[START]

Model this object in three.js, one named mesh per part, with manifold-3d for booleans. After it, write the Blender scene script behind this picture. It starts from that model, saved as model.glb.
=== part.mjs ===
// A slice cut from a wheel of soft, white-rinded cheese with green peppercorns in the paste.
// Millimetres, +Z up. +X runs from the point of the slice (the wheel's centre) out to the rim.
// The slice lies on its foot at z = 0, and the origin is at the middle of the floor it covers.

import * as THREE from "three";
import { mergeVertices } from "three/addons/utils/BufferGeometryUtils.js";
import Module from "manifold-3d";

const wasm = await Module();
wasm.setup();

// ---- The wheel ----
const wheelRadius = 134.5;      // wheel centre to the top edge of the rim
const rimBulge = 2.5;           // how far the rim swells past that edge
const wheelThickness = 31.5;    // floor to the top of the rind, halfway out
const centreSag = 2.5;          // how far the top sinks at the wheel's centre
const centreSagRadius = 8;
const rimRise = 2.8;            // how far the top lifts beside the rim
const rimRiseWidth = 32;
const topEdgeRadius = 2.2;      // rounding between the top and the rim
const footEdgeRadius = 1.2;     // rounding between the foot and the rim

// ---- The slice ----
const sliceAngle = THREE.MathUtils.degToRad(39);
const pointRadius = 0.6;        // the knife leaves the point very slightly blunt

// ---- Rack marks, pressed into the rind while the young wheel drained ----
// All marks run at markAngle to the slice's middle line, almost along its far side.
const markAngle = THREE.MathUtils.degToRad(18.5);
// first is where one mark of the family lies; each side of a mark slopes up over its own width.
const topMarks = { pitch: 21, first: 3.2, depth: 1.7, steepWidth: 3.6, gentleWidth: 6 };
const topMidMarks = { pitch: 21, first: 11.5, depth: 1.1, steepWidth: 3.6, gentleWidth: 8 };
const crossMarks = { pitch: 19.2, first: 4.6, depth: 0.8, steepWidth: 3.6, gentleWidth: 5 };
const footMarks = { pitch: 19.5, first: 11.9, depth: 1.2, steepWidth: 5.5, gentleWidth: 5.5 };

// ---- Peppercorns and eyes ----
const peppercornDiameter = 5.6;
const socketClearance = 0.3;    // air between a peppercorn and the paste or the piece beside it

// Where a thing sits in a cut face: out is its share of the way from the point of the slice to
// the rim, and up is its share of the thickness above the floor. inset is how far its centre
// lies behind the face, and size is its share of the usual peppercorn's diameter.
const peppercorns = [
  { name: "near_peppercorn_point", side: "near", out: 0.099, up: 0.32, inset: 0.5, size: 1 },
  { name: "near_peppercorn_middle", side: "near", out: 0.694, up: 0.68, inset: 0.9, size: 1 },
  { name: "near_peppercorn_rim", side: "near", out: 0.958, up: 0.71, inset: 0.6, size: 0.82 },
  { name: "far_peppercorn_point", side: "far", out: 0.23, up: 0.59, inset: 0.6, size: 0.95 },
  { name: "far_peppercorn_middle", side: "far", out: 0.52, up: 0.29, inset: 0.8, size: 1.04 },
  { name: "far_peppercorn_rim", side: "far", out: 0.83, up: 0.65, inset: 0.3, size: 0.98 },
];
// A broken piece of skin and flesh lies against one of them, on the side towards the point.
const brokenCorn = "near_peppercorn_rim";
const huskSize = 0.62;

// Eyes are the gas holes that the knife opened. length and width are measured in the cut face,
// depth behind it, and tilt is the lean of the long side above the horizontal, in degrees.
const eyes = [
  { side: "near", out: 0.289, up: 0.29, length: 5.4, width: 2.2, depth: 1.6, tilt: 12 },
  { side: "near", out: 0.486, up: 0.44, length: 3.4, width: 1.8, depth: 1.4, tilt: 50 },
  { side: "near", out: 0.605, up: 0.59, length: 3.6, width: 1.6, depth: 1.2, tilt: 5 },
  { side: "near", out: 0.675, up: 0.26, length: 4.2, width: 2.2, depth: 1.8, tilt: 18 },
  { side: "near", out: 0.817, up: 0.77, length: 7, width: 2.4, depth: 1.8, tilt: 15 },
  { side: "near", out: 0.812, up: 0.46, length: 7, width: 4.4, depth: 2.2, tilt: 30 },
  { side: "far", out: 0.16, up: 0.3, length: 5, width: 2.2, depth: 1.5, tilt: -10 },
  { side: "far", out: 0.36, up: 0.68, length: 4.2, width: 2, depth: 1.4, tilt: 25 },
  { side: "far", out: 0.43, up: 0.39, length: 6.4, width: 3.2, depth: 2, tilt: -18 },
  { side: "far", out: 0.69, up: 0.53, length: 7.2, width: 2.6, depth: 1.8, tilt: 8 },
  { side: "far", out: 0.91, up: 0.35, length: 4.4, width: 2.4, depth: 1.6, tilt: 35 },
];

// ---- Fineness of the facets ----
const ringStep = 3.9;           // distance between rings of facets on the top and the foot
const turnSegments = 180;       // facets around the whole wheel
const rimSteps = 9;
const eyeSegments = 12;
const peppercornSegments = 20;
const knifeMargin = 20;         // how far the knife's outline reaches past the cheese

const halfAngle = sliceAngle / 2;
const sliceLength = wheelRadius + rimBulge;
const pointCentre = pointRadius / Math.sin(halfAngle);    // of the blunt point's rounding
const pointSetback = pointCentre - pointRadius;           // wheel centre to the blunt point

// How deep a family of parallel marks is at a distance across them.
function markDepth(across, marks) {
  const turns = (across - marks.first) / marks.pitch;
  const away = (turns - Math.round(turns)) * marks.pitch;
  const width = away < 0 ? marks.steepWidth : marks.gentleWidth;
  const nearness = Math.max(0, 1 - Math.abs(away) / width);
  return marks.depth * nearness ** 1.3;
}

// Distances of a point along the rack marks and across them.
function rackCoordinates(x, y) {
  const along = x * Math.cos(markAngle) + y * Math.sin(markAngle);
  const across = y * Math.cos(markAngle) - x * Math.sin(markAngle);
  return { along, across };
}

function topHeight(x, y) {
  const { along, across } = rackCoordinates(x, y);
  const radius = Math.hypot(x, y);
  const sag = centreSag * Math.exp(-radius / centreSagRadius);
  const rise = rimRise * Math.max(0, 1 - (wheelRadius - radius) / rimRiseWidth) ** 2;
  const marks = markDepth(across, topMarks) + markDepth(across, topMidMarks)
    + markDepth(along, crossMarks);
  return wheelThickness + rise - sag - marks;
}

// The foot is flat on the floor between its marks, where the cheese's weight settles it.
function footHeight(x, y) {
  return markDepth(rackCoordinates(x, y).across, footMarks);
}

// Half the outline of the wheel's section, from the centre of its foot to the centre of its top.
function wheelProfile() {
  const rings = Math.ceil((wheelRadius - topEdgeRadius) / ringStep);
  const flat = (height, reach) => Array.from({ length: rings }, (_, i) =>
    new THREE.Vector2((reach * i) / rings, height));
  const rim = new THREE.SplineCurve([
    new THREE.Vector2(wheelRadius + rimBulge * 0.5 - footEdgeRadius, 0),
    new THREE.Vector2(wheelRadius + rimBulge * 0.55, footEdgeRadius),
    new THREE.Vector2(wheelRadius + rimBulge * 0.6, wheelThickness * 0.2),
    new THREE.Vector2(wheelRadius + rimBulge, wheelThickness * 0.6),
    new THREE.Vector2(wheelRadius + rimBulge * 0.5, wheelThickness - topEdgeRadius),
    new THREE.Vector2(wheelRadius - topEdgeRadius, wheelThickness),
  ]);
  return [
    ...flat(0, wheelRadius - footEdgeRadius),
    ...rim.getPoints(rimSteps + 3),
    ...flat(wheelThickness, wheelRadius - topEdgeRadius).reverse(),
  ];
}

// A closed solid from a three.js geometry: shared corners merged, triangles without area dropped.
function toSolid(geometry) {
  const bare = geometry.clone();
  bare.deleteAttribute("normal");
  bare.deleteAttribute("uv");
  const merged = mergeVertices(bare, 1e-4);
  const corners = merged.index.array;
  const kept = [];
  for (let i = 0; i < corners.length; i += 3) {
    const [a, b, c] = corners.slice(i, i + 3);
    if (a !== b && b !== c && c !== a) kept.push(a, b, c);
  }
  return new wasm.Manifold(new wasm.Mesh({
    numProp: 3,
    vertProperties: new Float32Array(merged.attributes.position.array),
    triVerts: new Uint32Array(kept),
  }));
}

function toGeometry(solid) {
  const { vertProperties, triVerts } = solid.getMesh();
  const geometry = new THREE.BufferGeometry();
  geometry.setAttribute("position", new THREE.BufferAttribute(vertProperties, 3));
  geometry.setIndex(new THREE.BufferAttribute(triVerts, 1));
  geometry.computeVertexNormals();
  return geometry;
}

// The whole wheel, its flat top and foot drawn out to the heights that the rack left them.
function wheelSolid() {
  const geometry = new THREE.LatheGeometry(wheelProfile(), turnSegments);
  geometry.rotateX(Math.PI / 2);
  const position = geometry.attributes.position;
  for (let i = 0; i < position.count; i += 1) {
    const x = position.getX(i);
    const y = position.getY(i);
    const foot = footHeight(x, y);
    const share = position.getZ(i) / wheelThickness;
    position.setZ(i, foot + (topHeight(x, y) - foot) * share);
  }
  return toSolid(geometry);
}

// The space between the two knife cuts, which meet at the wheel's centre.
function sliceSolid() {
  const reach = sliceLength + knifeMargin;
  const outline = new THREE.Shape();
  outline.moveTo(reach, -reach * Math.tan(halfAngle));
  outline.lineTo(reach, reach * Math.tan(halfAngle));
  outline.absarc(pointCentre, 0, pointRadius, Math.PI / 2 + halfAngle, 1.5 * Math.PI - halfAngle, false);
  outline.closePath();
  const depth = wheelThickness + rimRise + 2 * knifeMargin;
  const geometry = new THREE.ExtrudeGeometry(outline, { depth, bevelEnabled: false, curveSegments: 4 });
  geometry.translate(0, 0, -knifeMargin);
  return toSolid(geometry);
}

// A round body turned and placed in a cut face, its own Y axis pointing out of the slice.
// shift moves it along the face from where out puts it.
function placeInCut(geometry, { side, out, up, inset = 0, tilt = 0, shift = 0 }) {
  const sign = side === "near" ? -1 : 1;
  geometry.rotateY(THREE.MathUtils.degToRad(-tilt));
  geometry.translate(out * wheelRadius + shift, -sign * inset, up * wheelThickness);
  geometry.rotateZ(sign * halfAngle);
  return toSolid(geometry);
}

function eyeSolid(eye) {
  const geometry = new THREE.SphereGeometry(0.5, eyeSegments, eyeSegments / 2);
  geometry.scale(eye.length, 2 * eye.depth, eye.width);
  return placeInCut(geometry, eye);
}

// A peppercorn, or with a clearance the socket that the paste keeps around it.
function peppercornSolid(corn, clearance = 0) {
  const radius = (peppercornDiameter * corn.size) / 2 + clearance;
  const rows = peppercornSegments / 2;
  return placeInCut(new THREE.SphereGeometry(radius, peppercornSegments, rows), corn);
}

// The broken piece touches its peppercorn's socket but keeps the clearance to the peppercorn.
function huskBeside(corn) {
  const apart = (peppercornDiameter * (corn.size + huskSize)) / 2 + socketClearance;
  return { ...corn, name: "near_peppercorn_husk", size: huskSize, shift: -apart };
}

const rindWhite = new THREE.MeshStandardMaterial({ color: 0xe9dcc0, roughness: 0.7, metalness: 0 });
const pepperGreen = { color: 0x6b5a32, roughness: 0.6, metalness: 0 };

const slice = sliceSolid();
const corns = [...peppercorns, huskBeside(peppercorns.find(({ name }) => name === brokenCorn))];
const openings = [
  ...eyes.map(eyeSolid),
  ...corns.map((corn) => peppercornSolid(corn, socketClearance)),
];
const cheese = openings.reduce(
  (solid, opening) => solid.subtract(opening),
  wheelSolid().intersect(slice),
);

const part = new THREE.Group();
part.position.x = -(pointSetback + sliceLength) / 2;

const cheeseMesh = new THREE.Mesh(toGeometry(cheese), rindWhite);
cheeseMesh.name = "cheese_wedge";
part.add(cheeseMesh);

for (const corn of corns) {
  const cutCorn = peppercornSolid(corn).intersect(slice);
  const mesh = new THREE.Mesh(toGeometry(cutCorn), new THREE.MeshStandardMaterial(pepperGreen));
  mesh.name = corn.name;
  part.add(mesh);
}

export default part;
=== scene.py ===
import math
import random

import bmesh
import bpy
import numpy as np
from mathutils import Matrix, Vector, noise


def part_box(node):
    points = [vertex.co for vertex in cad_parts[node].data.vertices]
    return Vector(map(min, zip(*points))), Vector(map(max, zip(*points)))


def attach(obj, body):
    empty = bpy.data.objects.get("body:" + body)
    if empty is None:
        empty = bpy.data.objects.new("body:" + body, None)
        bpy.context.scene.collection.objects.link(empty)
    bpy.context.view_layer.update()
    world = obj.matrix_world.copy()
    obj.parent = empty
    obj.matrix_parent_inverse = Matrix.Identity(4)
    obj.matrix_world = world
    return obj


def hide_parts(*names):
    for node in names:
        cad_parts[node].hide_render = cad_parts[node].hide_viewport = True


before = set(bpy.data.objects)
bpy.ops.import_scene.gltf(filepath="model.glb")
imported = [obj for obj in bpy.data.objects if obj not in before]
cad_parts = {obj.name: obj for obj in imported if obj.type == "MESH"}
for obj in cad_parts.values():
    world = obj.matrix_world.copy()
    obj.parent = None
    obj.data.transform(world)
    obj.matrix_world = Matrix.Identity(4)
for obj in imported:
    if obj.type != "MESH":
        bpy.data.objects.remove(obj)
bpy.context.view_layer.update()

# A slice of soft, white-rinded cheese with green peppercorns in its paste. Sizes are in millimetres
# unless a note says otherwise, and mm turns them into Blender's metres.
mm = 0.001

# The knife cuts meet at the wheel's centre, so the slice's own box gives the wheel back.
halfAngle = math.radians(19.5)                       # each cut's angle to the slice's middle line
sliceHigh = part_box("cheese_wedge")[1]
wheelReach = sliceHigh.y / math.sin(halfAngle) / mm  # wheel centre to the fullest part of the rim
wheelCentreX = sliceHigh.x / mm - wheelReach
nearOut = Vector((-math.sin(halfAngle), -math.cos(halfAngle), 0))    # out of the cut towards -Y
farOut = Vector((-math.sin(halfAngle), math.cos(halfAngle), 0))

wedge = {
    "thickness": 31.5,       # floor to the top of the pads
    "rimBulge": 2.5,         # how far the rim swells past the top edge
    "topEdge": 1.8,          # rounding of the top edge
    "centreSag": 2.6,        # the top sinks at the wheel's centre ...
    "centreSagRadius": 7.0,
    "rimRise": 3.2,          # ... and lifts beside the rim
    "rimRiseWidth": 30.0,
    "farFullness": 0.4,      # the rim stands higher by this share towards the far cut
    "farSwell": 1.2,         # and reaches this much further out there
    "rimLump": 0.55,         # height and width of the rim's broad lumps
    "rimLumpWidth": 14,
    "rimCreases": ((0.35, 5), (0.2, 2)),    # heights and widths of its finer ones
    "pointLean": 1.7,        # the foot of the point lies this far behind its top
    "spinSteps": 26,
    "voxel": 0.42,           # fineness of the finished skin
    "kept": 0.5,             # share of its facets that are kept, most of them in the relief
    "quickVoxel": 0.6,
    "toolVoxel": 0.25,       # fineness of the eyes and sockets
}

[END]

• _Set problem_: Give again only the lines from the one bearing "const cheeseMesh = new" through the one bearing "from mathutils import Matrix, Vector, noise", exactly as they stand.

• _Result of the exercise_:
const cheeseMesh = new THREE.Mesh(toGeometry(cheese), rindWhite);
cheeseMesh.name = "cheese_wedge";
part.add(cheeseMesh);

for (const corn of corns) {
  const cutCorn = peppercornSolid(corn).intersect(slice);
  const mesh = new THREE.Mesh(toGeometry(cutCorn), new THREE.MeshStandardMaterial(pepperGreen));
  mesh.name = corn.name;
  part.add(mesh);
}

export default part;
=== scene.py ===
import math
import random

import bmesh
import bpy
import numpy as np
from mathutils import Matrix, Vector, noise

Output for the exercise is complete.